Por una vez sus rasgos, casi siempre rígidos en una expresión de autoridad marcial, se suavizaron para reflejar añoranza. Los años pasaban y Johnny ya era un combatiente maduro; cuánto debía de detestar su condición, pensó Frances, pues todos los días llegaban noticias sobre nuevos abanderados jóvenes de la Revolución que poco a poco estaban eclipsando a Johnny. En ese momento Franklin levantó su copa, con un ademán ampuloso que pareció paródico.
—¡Por la Revolución en África! —brindó y se desplomó sobre la mesa, sin sentido.
Mientras, en la otra punta Jill se levantaba y decía:
—Perdón, perdón, he de irme.
—¿Quieres quedarte esta noche? Puedes dormir con James en el salón.
Jill, de pie, negaba con la cabeza y trataba de sujetarse con una mano —casualmente— del brazo de Frances, cuando de repente se desmayó a los pies de ésta.
—Qué follón —comentó Johnny, fascinado, y observó a Geoffrey y a Colin mientras despertaban a Franklin y le daban agua al tiempo que Frances levantaba a Jill.
Rose permaneció sentada, como si nada hubiera ocurrido. Sylvia murmuró que quería irse a la cama, y Andrew la acompañó.
Llevaron a Franklin a la segunda habitación del sótano y dejaron a Jill en el salón, dentro de un saco de dormir. James aseguró que cuidaría de ella, pero se durmió en el acto. Más tarde, Frances bajó a echarle un vistazo a la chica. A la tenue luz del pasillo, Jill ofrecía un aspecto espantoso. Necesitaba cuidados.
Habría que informar a sus padres, naturalmente, que sin duda no estarían al corriente de su situación.
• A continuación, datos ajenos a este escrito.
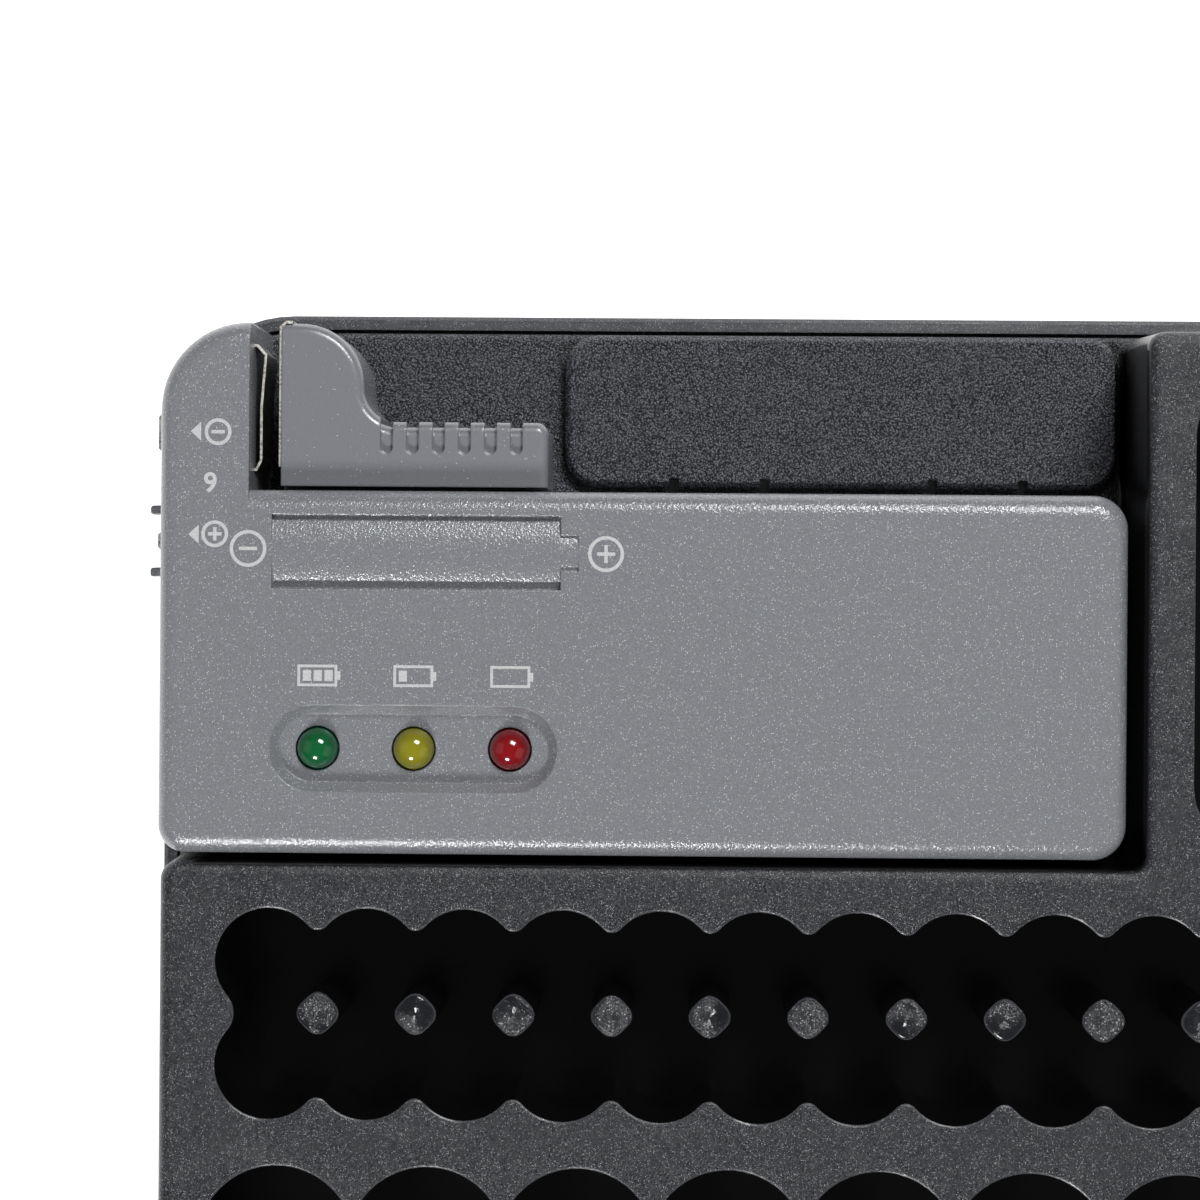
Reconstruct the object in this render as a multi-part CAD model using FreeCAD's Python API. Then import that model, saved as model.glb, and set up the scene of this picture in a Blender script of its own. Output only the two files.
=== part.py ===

Por la mañana le diría a Jill que regresara a su casa.
No obstante, a la mañana siguiente se había largado, había desaparecido en el salvaje y peligroso Londres, y cuando le preguntaron a Rose, ésta contestó que no era la guardiana de Jill.
Cabía esperar que Franklin estuviese nervioso por compartir el apartamento con Rose. Temían que ésta tuviese prejuicios raciales, «viniendo de donde venía...», según la sutil alusión de Andrew a su extracción social. Sin embargo, no fue así; de hecho, Rose se mostraba «amable» con Franklin.
—Está siendo muy amable —dijo Colin—, y él piensa que ella es genial.
Lo pensaba, en efecto. Era genial. Y una amistad aparentemente imposible nació entre el bonachón joven negro y la rencorosa adolescente, cuya ira burbujeaba y bullía con la misma fiabilidad que la mancha roja de Júpiter.
Frances y sus hijos se maravillaron, porque les costaba pensar en dos personas más diferentes, pero lo cierto es que habitaban un paisaje moral similar. Rose y Franklin nunca llegarían a saber cuánto tenían en común.